According to J.H. Dixon, who first recorded this ballad from recitation before 1846, "[t]his ballad is of considerable antiquity, and no doubt much older than some of those inserted in the common garlands".[2] I can see no reason why this should be the case; Dixon does not provide any. The elderly lady from whose recitation the ballad was taken down told Dixon she had often heard her grandmother sing it,[2] but this would take us no further back than the second half of the 18th century, and nothing in the ballad itself seems particularly archaic to me. Its absence from the Robin Hood garlands is most probably due to its having come into being after their contents had become more or less fixed. Roy Palmer is almost certainly correct in suggesting an 18th century date of origin.[3] The earliest known version is that in Captain Delany's Garland, a broadsheet printed in 1775.

Variants

Child does not include or refer to any other texts than those of Dixon and Captain Delany's Garland (1775). He was most likely unaware of the 19th century broadside prints. After Child's collection appeared, the song has often been recorded by folk song collectors in the UK and elsewhere in the English-speaking world.
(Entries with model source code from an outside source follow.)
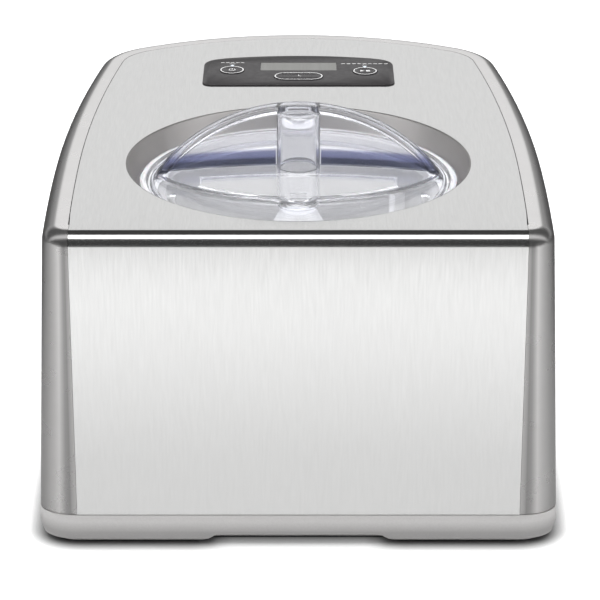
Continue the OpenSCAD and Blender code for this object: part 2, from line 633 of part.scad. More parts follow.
module fan_shroud() color("gray") translate([0, fan_y, fan_z]) {
    x0 = cond_x - 5;
    difference() {
        translate([x0, -cond_l / 2, -cond_h / 2]) cube([3, cond_l, cond_h]);
        translate([x0 - 1, 0, 0]) rotate([0, 90, 0]) cylinder(r = fan_r + 2, h = 5);
    }
    translate([x0 - 16, 0, 0]) rotate([0, 90, 0]) ring_of(fan_r + 4, fan_r + 2, 17);
    // Arms that carry the fan's motor
    for (a = [0, 120, 240]) rotate([a, 0, 0]) translate([x0 - 20, -3, 0]) {
        translate([0, 0, 14]) cube([3, 6, fan_r - 11]);
        translate([0, 0, fan_r + 1.5]) cube([5, 6, 2]);
    }
    translate([x0 - 20, 0, 0]) rotate([0, 90, 0]) ring_of(18, 9.3, 3);
}
module fan_motor() color("dimgray") translate([cond_x - 50, fan_y, fan_z])
    rotate([0, 90, 0]) difference() {
        union() {
            cylinder(r = 17, h = 24.9);
            cylinder(r = 9, h = 27);
        }
        translate([0, 0, 12]) cylinder(r = 1.5 + run_gap, h = 20, $fn = 24);
    }
module fan_blades() color("whitesmoke") translate([cond_x - 20, fan_y, fan_z]) {
    rotate([0, 90, 0]) cylinder(r = 11, h = 12);
    translate([-10, 0, 0]) rotate([0, 90, 0]) cylinder(r = 1.5, h = 12, $fn = 24);
    for (k = [0:6]) rotate([k * 360 / 7, 0, 0]) translate([6, 0, 9.5]) rotate([0, 0, 38])
        translate([-0.8, -8, 0]) cube([1.6, 16, fan_r - 10.5]);
}
drier_p = [12, 264];
module filter_drier() color("peru") translate([drier_p[0], front_y + drier_p[1], floor_z + 40]) {
    cylinder(r = 8, h = 60);
    translate([0, 0, -10]) cylinder(r1 = 3, r2 = 8, h = 10);
    translate([0, 0, 60]) cylinder(r1 = 8, r2 = 3, h = 10);
}
coil_out = [0, dish_y + coil_mid_r, 0];
comp_port = [comp_c[0] + 34, front_y + comp_c[1] - 34, 0];
module suction_line() color("peru") pipe(rounded([
    coil_out + [0, 0, coil_low_z], coil_out + [0, 26, coil_low_z], coil_out + [-4, 38, coil_low_z + 8],
    comp_port + [12, -14, comp_z + 60], comp_port + [-2, 2, comp_z + 60]]), 3.5);
comp_at = [comp_c[0], front_y + comp_c[1], comp_z];
cond_end = [cond_x, front_y + cond_t + cond_l, floor_z + 92];
module discharge_line() color("peru") pipe(rounded([
    comp_at + [40, 20, 50], comp_at + [62, 34, 50], comp_at + [70, 44, 90],
    [cond_x - 12, cond_end[1] + 10, comp_z + 96], cond_end + [6, 9, 0], cond_end + [6, 2, 0]]), 2.8);
module capillary_tube() color("peru") pipe(rounded([
    [drier_p[0], front_y + drier_p[1], floor_z + 109], [drier_p[0], front_y + drier_p[1], coil_high_z - 8],
    [drier_p[0] - 4, front_y + drier_p[1] - 8, coil_high_z], coil_out + [0, 20, coil_high_z],
    coil_out + [0, 0, coil_high_z]]), 1.6, 6);

// ---- Electrics ----
board_x = 28;
board_t = 292;
board_l = 66;
board_z = floor_z + 2;
board_th = 1.6;
module power_board() color("darkgreen") translate([board_x, front_y + board_t, board_z]) {
    translate([-board_th / 2, 0, 0]) cube([board_th, board_l, 88]);
    translate([-11, 10, 40]) cube([11, 24, 30]);
    translate([-9, 40, 30]) cube([9, 14, 20]);
    translate([-13, 46, 66]) rotate([0, 90, 0]) cylinder(r = 8, h = 13);
}
pcb_z = top_h - 25;
pcb_th = 1.6;
power_p = [-45.5, 311];
start_p = [45.5, 308.5];
timer_p = [0, 297];
lamp_dt = 11.5;
timer_half = [16.7, 8];
window_half = [26, 8.6];
window_t = 320;
bezel_z = top_h - 5.5;
switch_h = 4.6;
module at_panel(p, z = 0) translate([p[0], front_y + p[1], z]) children();
module at_board_screws(z) for (x = [-1, 1]) for (t = [panel_t + 8.5, panel_t + 52])
    at_panel([x * (panel_half - 10), t], z) children();
module at_lamps() for (p = [power_p, start_p]) at_panel(p + [0, lamp_dt]) children();
module panel_plan() {
    bow = 10;
    arc_r = (panel_half * panel_half + bow * bow) / (2 * bow);
    front_r = 6;
    rear_r = 14;
    translate([0, front_y]) hull() {
        for (side = [-1, 1]) translate([side * (panel_half - front_r), panel_t + front_r])
            circle(r = front_r, $fn = 32);
        for (side = [-1, 1]) translate([side * (panel_half - rear_r), panel_back_t - bow - rear_r + 3])
            circle(r = rear_r, $fn = 40);
        intersection() {
            translate([0, panel_back_t - arc_r]) circle(r = arc_r, $fn = 240);
            translate([-panel_half + rear_r, panel_back_t - bow]) square([2 * (panel_half - rear_r), bow]);
        }
    }
}
module control_panel() color("dimgray") difference() {
    union() {
        translate([0, 0, top_h]) linear_extrude(panel_rise) panel_plan();
        translate([-panel_half + 6.5, front_y + panel_t + 5.5, bezel_z]) cube([2 * panel_half - 13, 49, 6]);
        at_board_screws(pcb_z + pcb_th) cylinder(r = 2.5, h = bezel_z - pcb_z - pcb_th + 0.5, $fn = 32);
    }
    for (p = [power_p, start_p]) at_panel(p, bezel_z - 1) cylinder(r = button_r + button_gap, h = 12);
    at_panel(timer_p, bezel_z - 1) linear_extrude(12)
        stadium(timer_half[0] + button_gap, timer_half[1] + button_gap);
    at_panel([0, window_t], bezel_z - 1) linear_extrude(12)
        square(2 * (window_half - [1.5, 1.5]), center = true);
    at_panel([0, window_t], top_h) linear_extrude(12)
        square(2 * (window_half + [0.1, 0.1]), center = true);
    translate([0, 0, bezel_z - 1]) at_lamps() cylinder(r = 1.6, h = 12, $fn = 24);
}
module display_window() color("slategray") at_panel([0, window_t], top_h) linear_extrude(panel_rise)
    square(2 * window_half, center = true);
module display_module() color("darkseagreen") {
    at_panel([0, window_t], top_h - 4.2) linear_extrude(3.2)
        square(2 * (window_half - [1.8, 1.8]), center = true);
    for (x = [-1, 1]) at_panel([x * 20, window_t], pcb_z + pcb_th)
        cylinder(r = 1.5, h = top_h - 4 - pcb_z - pcb_th, $fn = 24);
}
module control_board() color("darkgreen") difference() {
    translate([-panel_half + 4, front_y + panel_t + 5, pcb_z]) cube([2 * panel_half - 8, 51, pcb_th]);
    at_board_screws(pcb_z - 1) cylinder(r = 1.2, h = 4, $fn = 24);
}
module tact_switches() color("black") for (p = [power_p, timer_p, start_p])
    at_panel(p, pcb_z + pcb_th) {
        translate([-3, -3, 0]) cube([6, 6, switch_h - 1]);
        cylinder(r = 1.7, h = switch_h, $fn = 24);
    }
// Cap, retaining flange and stem of one button over the outline in children()
cap_low_z = bezel_z - 2.6;
cap_flange = 1.2;
module button(p) at_panel(p) {
    stem_z = pcb_z + pcb_th + switch_h + button_travel + 0.1;
    translate([0, 0, cap_low_z]) linear_extrude(top_h + panel_rise + button_rise - cap_low_z) children(0);
    translate([0, 0, cap_low_z]) linear_extrude(2) children(1);
    translate([0, 0, stem_z]) cylinder(r = 1.8, h = bezel_z - 2 - stem_z, $fn = 24);
}
module round_button(p) color("dimgray") button(p) {
    circle(r = button_r);
    circle(r = button_r + cap_flange);
}
module power_button() round_button(power_p);
module start_stop_button() round_button(start_p);
module timer_button() color("dimgray") button(timer_p) {
    stadium(timer_half[0], timer_half[1]);
    stadium(timer_half[0] + cap_flange, timer_half[1] + cap_flange);
}
module lamp(p) at_panel(p + [0, lamp_dt], pcb_z + pcb_th) {
    cylinder(r = 1.4, h = top_h + panel_rise - pcb_z - pcb_th, $fn = 24);
    cylinder(r = 2.2, h = 4, $fn = 24);
}
module power_lamp() color("lightblue") lamp(power_p);
module start_stop_lamp() color("lightblue") lamp(start_p);

// ---- Lid ----
lid_top_z = rim_z + lid_crown;
dome_r = 92;
// Height of the lid's upper face at a distance r from its middle
function dome_z(r) = lid_top_z - lid_crown * r * r / (dome_r * dome_r);
dome_steps = [for (i = [0:8]) dome_r * i / 8];
module dome(over, under) rotate_extrude() polygon(concat(
    [for (r = dome_steps) [r, dome_z(r) + over]],
    [for (i = [8:-1:0]) [dome_steps[i], dome_z(dome_steps[i]) - under]]));
// The layer from over above the dome's upper face to under below it, inside a plan
module over_plan(over, under) intersection() {
    dome(over, under);
    translate([0, 0, rim_z - 12]) linear_extrude(40) children();
}
// The raised middle lies between two arcs, with a round bulge in front of its centre
lens_tip = 90;
lens_c = (lens_tip * lens_tip - lens_half * lens_half) / (2 * lens_half);
lens_r = lens_half + lens_c;
bulge_y = 7 - lens_half;
bulge_r = 13.5;
module lens_plan(inset) {
    intersection() {
        translate([0, lens_c]) circle(r = lens_r - inset, $fn = 240);
        translate([0, -lens_c]) circle(r = lens_r - inset, $fn = 240);
    }
    translate([0, bulge_y]) circle(r = bulge_r - inset, $fn = 64);
}
// The spout has a straight rear edge and follows the front of the raised middle
spout_rear = -15;
spout_edge = 4.5;
module spout_plan(inset) intersection() {
    lens_plan(spout_edge + inset);
    translate([-spout_half + inset, -100]) square([2 * (spout_half - inset), 100 + spout_rear - inset]);
}
module lid_seal() color("lightgray") at_bowl(ledge_z) ring_of(dish_floor_r - 2.4, dish_hole_r + 0.4, 1.2);
module lid() color("#c8d0e860") at_bowl() difference() {
    union() {
        difference() {
            union() {
                dome(0, lid_wall);
                over_plan(lens_rise, lid_wall) lens_plan(0);
            }
            over_plan(lens_rise - lid_wall, lid_wall + 2) lens_plan(lid_wall);
        }
        // Rim flange, groove and the skirt that centres the lid in the collar
        rotate_extrude() polygon([[dome_r - 2, rim_z - 1.7], [dome_r + 2.2, rim_z - 1.2],
            [dome_r + 3, rim_z + 0.2], [lid_r - 0.8, rim_z], [lid_r, rim_z - 0.8],
            [lid_r, ledge_z + 1.5], [skirt_r, ledge_z + 1.5],
            [skirt_r, collar_z + 2.5], [skirt_r - 2, collar_z + 2.5], [skirt_r - 2, rim_z - 2]]);
        for (k = [0:2]) rotate([0, 0, k * 120 + 90 - lug_half_a]) translate([0, 0, collar_z + 2.5])
            rotate_extrude(angle = 2 * lug_half_a) translate([skirt_r - 1, 0])
                square([lug_r - skirt_r + 1, 3]);
        arch();
        translate([0, 0, hub_z]) cylinder(r = tube_r, h = arch_top_z - rail_h + 1 - hub_z);
    }
    translate([0, 0, hub_z - 1]) cylinder(r = tube_r - 2, h = arch_top_z - rail_h - hub_z);
    // Spout with a rebate for its cover
    over_plan(lens_rise + 3, lid_wall / 2 - lens_rise) spout_plan(0);
    translate([0, 0, rim_z - 6]) linear_extrude(20) spout_plan(2);
}
hub_z = paddle_top_z + 3;
arch_top_z = rim_z + arch_h;
arch_circle_r = (arch_half * arch_half + arch_h * arch_h) / (2 * arch_h);
module arch() intersection() {
    translate([0, 0, arch_top_z - arch_circle_r]) rotate([90, 0, 0]) {
        difference() {
            cylinder(r = arch_circle_r, h = rail_w, center = true, $fn = 240);
            cylinder(r = arch_circle_r - rail_h, h = rail_w + 2, center = true, $fn = 240);
        }
        cylinder(r = arch_circle_r - rail_h + 1, h = 3, center = true, $fn = 240);
    }
    // Its foot ends inside the dome's wall
    difference() {
        translate([0, 0, rim_z - 2]) cylinder(r = dome_r, h = arch_h + 4);
        dome(-1, 20);
        over_plan(lens_rise - 1, 20) lens_plan(lid_wall);
    }
}
grip_half = 5;
module spout_cover() color("#c8d0e860") at_bowl() {
    over_plan(lens_rise, lid_wall / 2 - lens_rise - 0.05) spout_plan(cover_gap);
    translate([-grip_half, bulge_y - bulge_r + spout_edge + 3, dome_z(bulge_y) + lens_rise - 0.6])
        cube([2 * grip_half, 2, 3.6]);
}

base_tray();
rubber_feet();
steel_wrap();
housing_shell();
bowl_collar();
control_panel();
display_window();
display_module();
control_board();
tact_switches();
power_button();
timer_button();
start_stop_button();
power_lamp();
start_stop_lamp();
lid_seal();
lid();
spout_cover();
mixing_bowl();
bowl_bail();
mixing_paddle();
drive_shaft();
shaft_bush();
gearbox_case();
gearbox_cover();
drive_gear();
idler_gear();
idler_pin();
motor_pinion();
drive_motor();
bowl_cradle();
chilled_bowl();
evaporator_coil();
foam_jacket();
compressor();
compressor_grommets();
condenser();
fan_shroud();
fan_blades();
fan_motor();
filter_drier();
suction_line();
discharge_line();
capillary_tube();
power_board();
cord_gland();
base_screws();
wall_brackets();
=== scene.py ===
import math

import bmesh
import bpy
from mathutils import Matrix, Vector, geometry


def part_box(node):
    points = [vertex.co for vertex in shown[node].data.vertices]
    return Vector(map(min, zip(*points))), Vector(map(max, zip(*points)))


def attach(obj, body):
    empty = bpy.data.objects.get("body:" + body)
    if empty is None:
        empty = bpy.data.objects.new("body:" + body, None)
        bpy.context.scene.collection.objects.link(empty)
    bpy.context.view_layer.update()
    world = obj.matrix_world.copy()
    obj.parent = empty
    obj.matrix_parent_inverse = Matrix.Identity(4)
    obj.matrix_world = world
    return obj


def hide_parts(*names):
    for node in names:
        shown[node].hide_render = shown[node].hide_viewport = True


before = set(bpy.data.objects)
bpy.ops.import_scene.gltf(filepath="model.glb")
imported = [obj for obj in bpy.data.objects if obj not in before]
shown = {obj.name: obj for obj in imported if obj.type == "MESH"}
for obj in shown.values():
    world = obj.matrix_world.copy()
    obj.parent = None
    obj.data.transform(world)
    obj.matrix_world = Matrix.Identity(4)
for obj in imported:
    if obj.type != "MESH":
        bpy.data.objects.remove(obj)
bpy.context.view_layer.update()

# ---------------------------------------------------------------- Studio
# A long lens well in front of the machine looks down on it a little. The floor and the surroundings are
# plain and pale; a bright band overhead and darker ones beside it give the bent steel its dark and light
# stripes.
panel_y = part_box("steel_wrap")[0][1]
camera_data = bpy.data.cameras.new("camera")
camera_data.lens = 160.3
camera_data.sensor_width = 36
camera_data.clip_end = 20
camera = bpy.data.objects.new("camera", camera_data)
camera.location = (0.001, panel_y - 1.440, 0.755)
camera.rotation_euler = (math.radians(90 - 22.43), 0, 0)
bpy.context.collection.objects.link(camera)
scene = bpy.context.scene
scene.camera = camera
scene.view_settings.view_transform = "Standard"


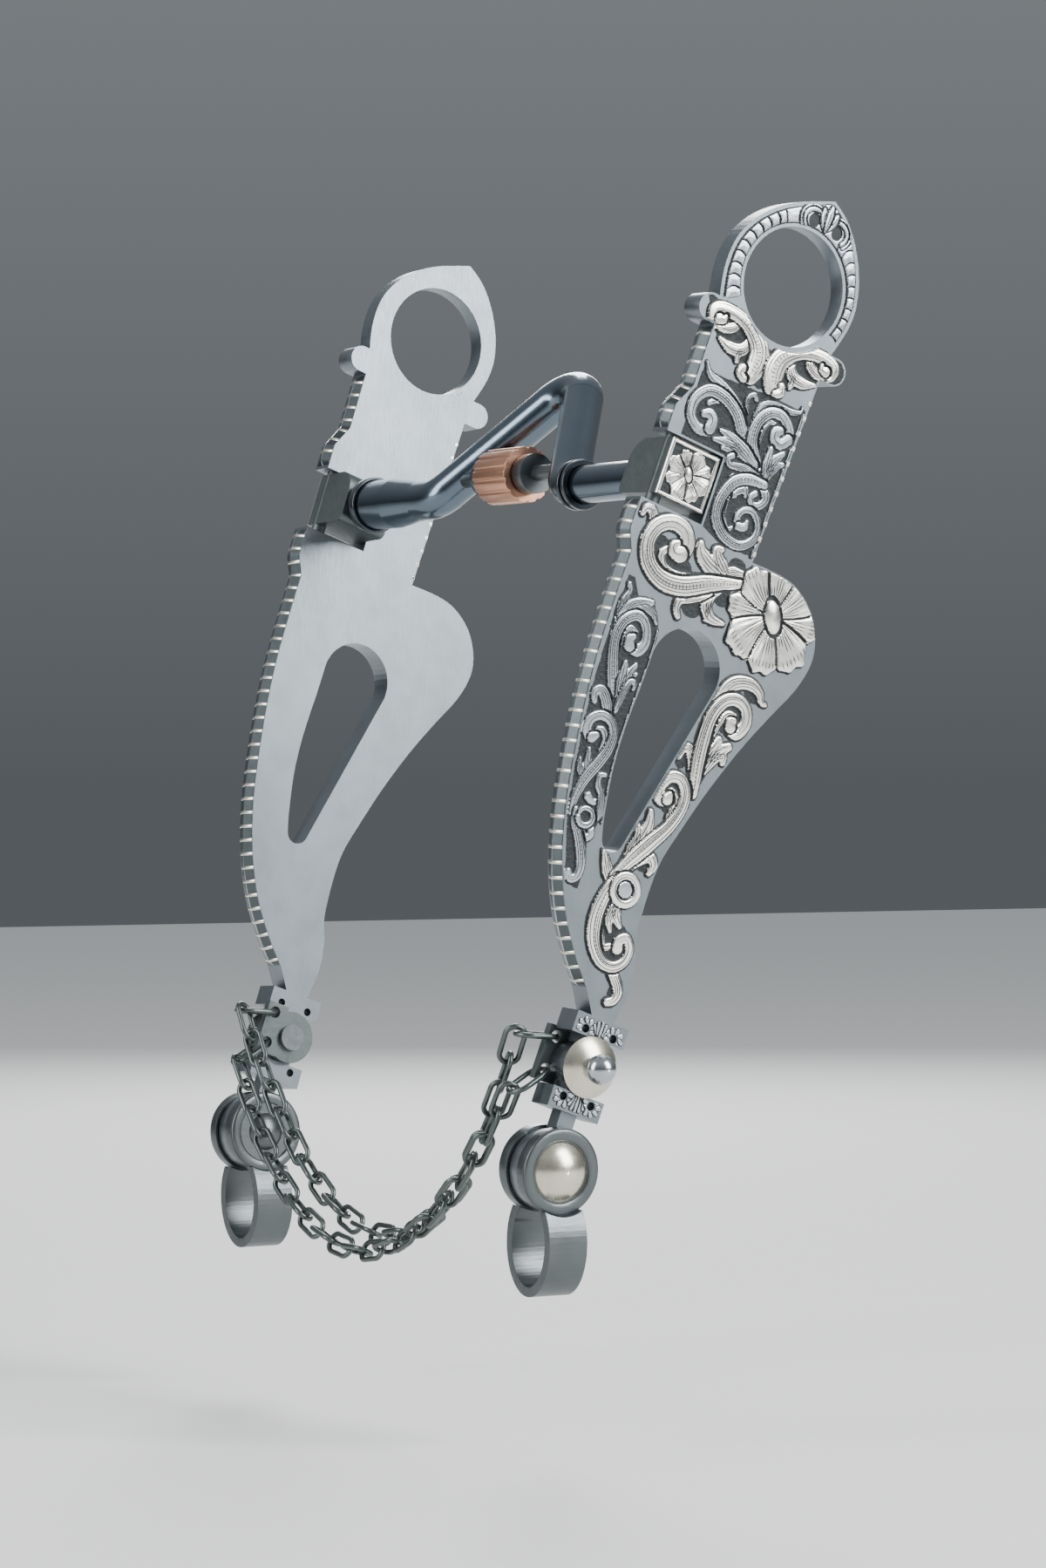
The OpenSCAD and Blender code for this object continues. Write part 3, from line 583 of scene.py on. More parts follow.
def upper_plate(relief):
    """Steel scrolls on a stippled ground, beside and above the block."""
    form = relief.form
    relief.patch([(-4.7, 7), (-4.7, 17), (-4.5, 21), (4, 21.4), (8.9, 21.8), (14, 22), (20.9, 22),
                  (20.6, 10), (19.9, -9.4), (12, -9.8), (7, -8), (7, 7)])
    form(STEEL, ([(20.9, 22), (20.6, 12), (20.2, 0), (19.8, -9.4)], (0.45, 0.45, 0.45, 0.45)), h=0.5,
         cuts=())
    # tendril and curls that rise from the middle
    form(STEEL,
         ([(10.4, 16), (11.3, 19.4), (14.2, 20.7), (18, 20.9), (20, 21.6), (20.2, 22.6)],
          (1.4, 1.7, 1.5, 1.3, 1.2, 0.5)))
    form(STEEL,
         ([(8.7, 13.5), (7.8, 17), (7.5, 19.6), (8.6, 20.7), (9.4, 20)], (1.5, 1.3, 1.2, 1.1, 0.9)))
    form(STEEL,
         ([(12.6, 8.6), (9.2, 12.6), (5.9, 16.4), (1.8, 18.9), (-2.6, 20.4), (-4.2, 22.4)],
          (2.2, 2.6, 2.7, 2.4, 1.9, 0.6)),
         cuts=(-0.45, 0.0, 0.45, 0.7))
    # left scroll
    form(STEEL,
         ([(9.6, 11), (6.6, 14.6), (3.6, 16.6), (0.9, 16.5), (-0.9, 15.1)], (1.6, 2.1, 2.0, 1.7, 1.1)))
    form(STEEL,
         ([(13.4, 8), (9.4, 11.8), (6.0, 15.6), (2.2, 17.5), (-1.6, 17.5), (-4.1, 14.8), (-4.0, 11.4),
           (-1.4, 9.5), (1.0, 10.0)],
          (2.4, 2.6, 2.4, 2.3, 2.3, 2.2, 2.1, 1.9, 2.2)),
         ladder=True)
    form(STEEL, ([(1.1, 10.6), (1.2, 12.2), (0.2, 13.2), (-1.1, 12.8)], (2.4, 2.3, 2.0, 1.6)),
         cuts=(0.1,))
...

For particulars see below under Editions: Primary sources.

Editions

Primary sources

Catnatch
Child 132 [a]
Child 132 [b]
CS/Francis
RVW/Denny
Such 390

Scholarly and literary editions


Sources and analogues

Stanzas Matter Title Analogue
1-15 Similarity of plot etc. Robin Hood Newly Revived Child notes that Pedlar is a traditional variant of Newly Revived.[4]
11-15 Similarity in dialogue Robin Hood's Delight Child notes similarity of Pedlar sts. 11-12, 15 to Delight sts. 19-20, 24.[5]
13-14 Similarity in dialogue Robin Hood Newly Revived Child notes similarity of. Pedlar sts. 13-14 Newly Revived sts. 17-18.[6]